CATANIA – Un ex detenuto del carcere di Piazza Lanza, un uomo di 34 anni, dovrà essere risarcito perchè per 137 giorni ha vissuto in condizioni di detenzione violando l’articolo 3 della Convenzione europea per la salvaguardia dei diritti dell’uomo e delle libertà fondamentali. Il Tribunale di Catania ha dunque accolto il ricorso presentato dall’avvocato Massimo Ferrante dello studio Legale Fassari-Ragazzi-Ferrante in applicazione del’articolo 35 ter dell’Ordinamento Penitenziario introdotto dalla legge 117/2014. E’ una delle prime pronunce da parte di un giudice da quando è stata introdotta la nuova normativa: Catania diventa apripista su questo tipo di procedimenti.
La situazione a Piazza Lanza negli ultimi due anni è nettamente migliorata, anche grazie all’opera di riqualificazione di cui è stato protagonista il carcere catanese. Infatti è lo stesso avvocato Massimo Ferrante che punta l’attenzione sulla grande necessità di rivoluzionare il sistema di leggi sul reinserimento sociale e lavorativo dei detenuti . “A prescindere dal provvedimento positivoche fotografa una situazione di Piazza Lanza – ammette – non più attuale grazie alle recenti ristrutturazioni dell’istituto, la legge che ha consentito agli ex detenuti di ottenere il risarcimento del danno è la solita legge fatta per aggirare l’ostacolo e non affrontare il problema della pena detentiva, ormai non più attuale e non più idonea a raggiungere lo scopo nelle attuali strutture carcerarie italiane. Le leggi sono lo specchio delle esigenze e delle sensibilità del tempo, ad oggi, evidentemente si crede ancora che il carcere possa essere una soluzione, – incalza – quando bisognerebbe puntare su misure diverse di reinserimento e soprattutto sul lavoro”.

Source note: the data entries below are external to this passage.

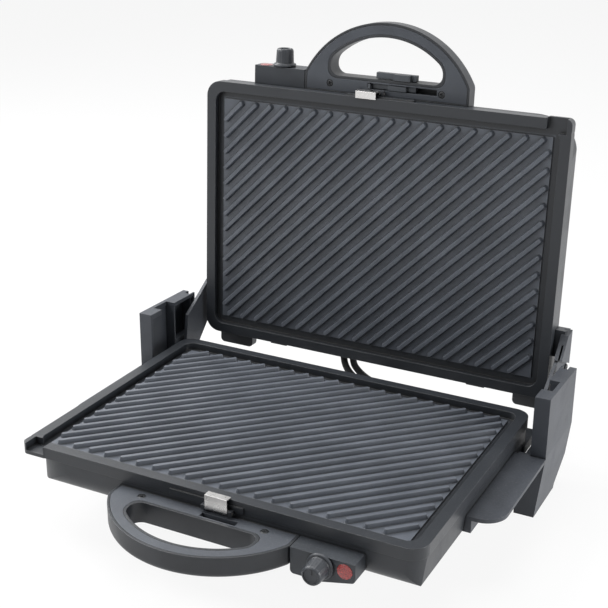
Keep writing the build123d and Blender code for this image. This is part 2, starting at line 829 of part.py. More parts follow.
def column_taper(side, inset):
    """Wedge outside the tapering outer face of a column, moved in by inset."""
    front = Plane(origin=(0, origin_y + column_front, stand_height), x_dir=(1, 0, 0), z_dir=(0, -1, 0))
    with BuildPart() as wedge:
        with BuildSketch(front):
            Polygon((side * (column_outer - inset), 2 * column_top),
                    (side * (column_outer - inset), -column_waist),
                    (side * (column_foot_outer - inset), -stand_height),
                    (side * 2 * column_outer, -stand_height),
                    (side * 2 * column_outer, 2 * column_top), align=None)
        extrude(amount=column_rear, both=True)
    return wedge.part


def column_hollow(side):
    """Space inside a column, open towards the plates."""
    floor = -stand_height + column_foot_height + column_wall
    front = column_front + column_wall
    rear = column_rear - column_wall
    with BuildPart() as hollow:
        slab_across(side, column_inner - column_wall, column_outer, [
            (front, column_top_rear - column_wall), (rear, column_top_rear - column_wall),
            (rear, -column_chamfer_top), (column_chamfer_foot - column_wall, floor), (front, floor)])
        box_across(side, 0, column_inner, (front, -column_waist), (rear, column_top), Mode.SUBTRACT)
        box_across(side, column_step_inner, column_inner, (front, floor),
                   (column_chamfer_foot - column_wall, -column_step_rear_top - column_wall))
        box_across(side, column_step_inner, column_inner,
                   (front, -column_step_rear_top - column_wall),
                   (column_step_split - column_wall, -column_step_front_top - column_wall))
        box_across(side, column_inner - column_wall, column_inner, (front, -column_step_front_top),
                   (rear, -column_waist))
        box_across(side, column_inner - column_wall, column_inner, (front, -column_waist),
                   (rear, column_top_rear - column_wall))
        add(column_taper(side, column_wall), mode=Mode.SUBTRACT)
    return hollow.part


def make_column(side, name):
    """Column with its inward foot, top notches, guide ribs and the slider's stop."""
    ceiling = column_top_rear - column_wall
    stop_top = hinge_z - slider_below
    front_rib = hinge_y - slider_half_depth - guide_gap - guide_rib
    rear_rib = hinge_y + slider_half_depth + guide_gap
    with BuildPart() as column:
        slab_across(side, column_inner, column_outer, [
            (column_front, column_top), (column_rear, column_top_rear),
            (column_rear, -column_chamfer_top),
            (column_chamfer_foot, -stand_height + column_foot_height),
            (column_chamfer_foot, -stand_height), (column_front, -stand_height)])
        slab_across(side, column_step_inner, column_inner, [
            (column_front, -column_waist), (column_front + column_wall, -column_waist),
            (column_front + column_wall, -column_step_front_top),
            (column_step_split, -column_step_front_top),
            (column_step_split, -column_step_rear_top), (column_rear, -column_step_rear_top),
            (column_chamfer_foot, -stand_height + column_foot_height),
            (column_chamfer_foot, -stand_height), (column_front, -stand_height)])
        add(column_hollow(side), mode=Mode.SUBTRACT)
        for rib_y in (front_rib, rear_rib):
            box_across(side, slider_inner, column_outer, (rib_y, stop_top - guide_rib),
                       (rib_y + guide_rib, ceiling))
        box_across(side, slider_inner, column_outer, (front_rib, stop_top - guide_rib),
                   (rear_rib + guide_rib, stop_top))
        box_across(side, column_inner, notch_outer, (notch_front, ceiling),
                   (notch_rear, column_top), Mode.SUBTRACT)
        box_across(side, rear_notch_inner, rear_notch_outer, (rear_notch_front, ceiling),
                   (column_rear, column_top), Mode.SUBTRACT)
        add(column_taper(side, 0), mode=Mode.SUBTRACT)
    finish(column.part, name)


def make_shelf(side, name):
    """Side shelf in front of a column, with its flange along the shell."""
    with BuildPart() as shelf:
        with BuildSketch(lower.offset(-shelf_top)) as top:
            middle_y = (shelf_front + column_front - shelf_end_gap) / 2
            with Locations((side * (shelf_inner + shelf_outer) / 2, middle_y)):
                Rectangle(shelf_outer - shelf_inner, column_front - shelf_end_gap - shelf_front)
            fillet(top.vertices().sort_by_distance((side * shelf_outer, shelf_front))[0], shelf_corner)
        extrude(amount=-shelf_sheet)
        box_across(side, shelf_inner, shelf_flange_outer,
                   (shelf_front, -shelf_top - shelf_flange_depth),
                   (column_front - shelf_end_gap, -shelf_top))
        add(shell_block(lower, 0, 0), mode=Mode.SUBTRACT)
    finish(shelf.part, name)


def make_slider(side, name):
    """Slider block in a column that carries a hinge pin up and down."""
    with BuildPart() as slider:
        box_across(side, slider_inner, slider_outer,
                   (hinge_y - slider_half_depth, hinge_z - slider_below),
                   (hinge_y + slider_half_depth, hinge_z + slider_above))
        rod_across(side, arm_limit, slider_inner, slider_collar_radius, (hinge_y, hinge_z))
        rod_across(side, arm_limit, slider_outer, hinge_pin_radius, (hinge_y, hinge_z), Mode.SUBTRACT)
    finish(slider.part, name)


def make_hinge_pin(side, name):
    """Headed pin fixed in a slider, on which a lid arm turns."""
    head_end = arm_inner - arm_side_gap
    with BuildPart() as pin:
        rod_across(side, head_end - hinge_head_height, head_end, hinge_head_radius, (hinge_y, hinge_z))
        rod_across(side, head_end, slider_outer, hinge_pin_radius, (hinge_y, hinge_z))
    finish(pin.part, name)


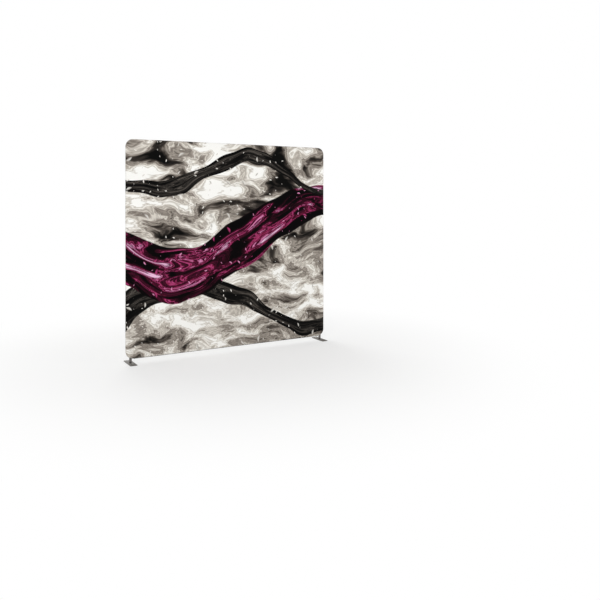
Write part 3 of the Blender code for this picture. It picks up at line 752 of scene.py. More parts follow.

L’avvocato Ferrante crede inoltre che “bisognerebbe puntare sul cambiamento dei contesti familiari e relazionali delle persone che delinquono non tanto attraverso la rieducazione (vedi il carcere) ma quanto piuttosto sulla riabilitazione mediante il lavoro, ovvero mediante un sostegno ed una riflessione sui motivi profondi che hanno condotto all’atto delinquenziale e sulle possibili alternative al comportamento”.